De acordo com a investigadora do ICG, "esta ambiguidade pode agora ser favorável ao Kremlin e permitir que um oficial russo ou representantes oficiais russos substituam os dirigentes do Grupo Wagner no terreno ou que pessoas de confiança no Kremlin assumam o controlo sobre os mercenários no terreno", mantendo o essencial da estrutura e num cenário de afastamento de Yevgeni Prigozhin da liderança do grupo.
Extinção não mudará "modus operandi" da política externa russa em África
O desmantelamento do Grupo Wagner (GW), ou a sua integração no Ministério russo da Defesa ou outra estrutura estatal russa, "em teoria", não mudará o "modus operandi" da política externa de Moscovo em África, afirmaram vários analistas.
"Não espero que ocorram grandes mudanças em termos da operação. Eles [Moscovo] têm um 'modus operandi' que está a funcionar bastante bem, bem estabelecido, portanto não espero que venham a alterá-lo no curto prazo", sustentou Enrica Picco, diretora do programa de África do Internacional Crisis Group (ICG), ex-membro do Painel de Peritos da ONU sobre a República Centro-Africana (RCA), em declarações à Lusa.
A investigadora prevê que "ocorram mudanças em termos da organização dos mercenários no terreno, mas não tanto em relação à sua presença propriamente dita".
"Claro que, se houver grandes mudanças em Moscovo, poderemos assistir a mudanças significativas na presença russa no continente africano.
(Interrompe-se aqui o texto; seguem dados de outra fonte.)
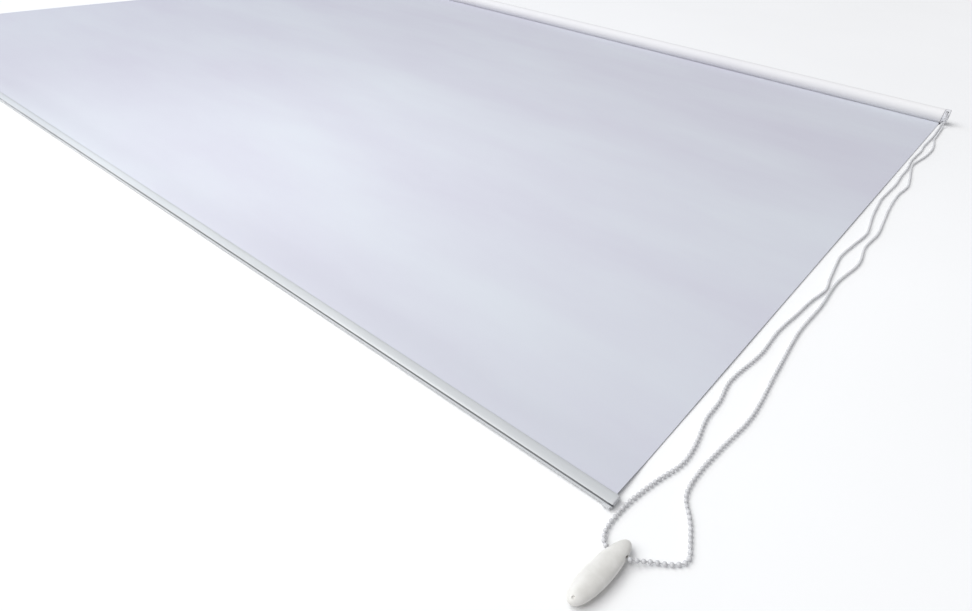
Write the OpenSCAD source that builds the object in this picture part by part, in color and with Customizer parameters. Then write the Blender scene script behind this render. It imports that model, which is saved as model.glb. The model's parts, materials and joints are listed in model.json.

Mas não espero que o exército russo seja retirado, seja por via dos mercenários da Wagner ou de outras companhias sob controlo do estado russo", acrescentou.
Uma apreciação semelhante foi avançada à Lusa por uma fonte diplomática, que falou sob condição de anonimato: "Em relação à RCA e ao Mali, falei com um dos grupos armados que estão envolvidos com o GW e o que me dizem é que, basicamente, até agora não há qualquer mudança, mas teremos que esperar para ver o que acontece nesta crise entre o líder do GW, Yevgeni Prigozhin, e [o Presidente russo] Vladimir Putin", disse.
"O governo da RCA nunca contratou o GW, Bangui assinou acordos com o Ministério russo da Defesa [em 2018], e reclama que essa é a ligação com a Rússia", acrescentou a fonte.
A introdução do GW na RCA foi formalizada através da assinatura de contratos entre Bangui e duas empresas de direito centro-africano criadas para o efeito -- a Lobaye Invest-Security Services e uma filial, a Sewa Security Services, ambas alvo de sanções das Nações Unidas.
Esta circunstância, aponta Enrica Picco, leva a que, "no final, serão os homens de Prigozhin os donos dos contratos, ou que estarão por detrás destas entidades".
"Estamos a falar de companhias de direito centro-africano, em teoria, nada muda na eventualidade do GW vir a ser extinto, integrado no Ministério russo da Defesa ou sob qualquer outra forma de controlo pelo Estado russo", começou por enquadrar Picco.
Porém, admitindo que tal "não afetará os contratos do ponto de vista legal - porque estas entidades continuarão a existir -, a grande questão é a de se saber quem as vai controlar", apontou a investigadora do ICG.
"Na RCA, por exemplo, temos que seguir de perto o que vai acontecer com Vitaly Perfiev - atual líder do GW no país. Quem assumirá o comando do GW fora da RCA e como é que esse comando será transmitido internamente? Era a isso que estaria atento, porque quando o GW entrou na RCA, Prigozhin esteve envolvido diretamente", apontou também o diplomata.
"Veremos como é que as mudanças em Moscovo vão afetar - se vierem a afetar - a cadeia de comando, desde o topo da hierarquia até aos países onde o GW está presente, e para onde é que irá o dinheiro que sai desses países para contas russas", disse ainda.
O GW e os oligarcas russos próximos de Putin - e até agora de Prigozhin -- controlam o grosso da produção diamantífera na RCA, assim como minas de ouro neste país, no Mali e no Sudão, ou campos petrolíferos na Líbia sob o domínio das forças do general Khalif Haftar, principal rival do governo de Fathi Bashaga.
Paul Nantulya, investigador do Africa Center for Strategic Studies (ACSS), sublinhou à Lusa que a reação de Putin à rebelião de Prighozin "mostra claramente que a Rússia não vai abandonar a sua estratégia de utilização de unidades militares quase privadas como instrumento da sua segurança externa e das suas operações militares".
O analista do instituto de análise norte-americano reforçou que "a privatização da violência tem uma história muito longa na política externa russa", pelo que "é provável" que venhamos a assistir a um esforço "muito vigoroso" do Kremlin para forçar os operacionais do GW a assinarem contratos com o Ministério russo da Defesa, "onde serão colocadas sob uma direção diferente que substituirá Prighozin".
A confirmar-se este cenário, "as operações que estão a ser conduzidas continuarão, mas sob uma gestão diferente", disse.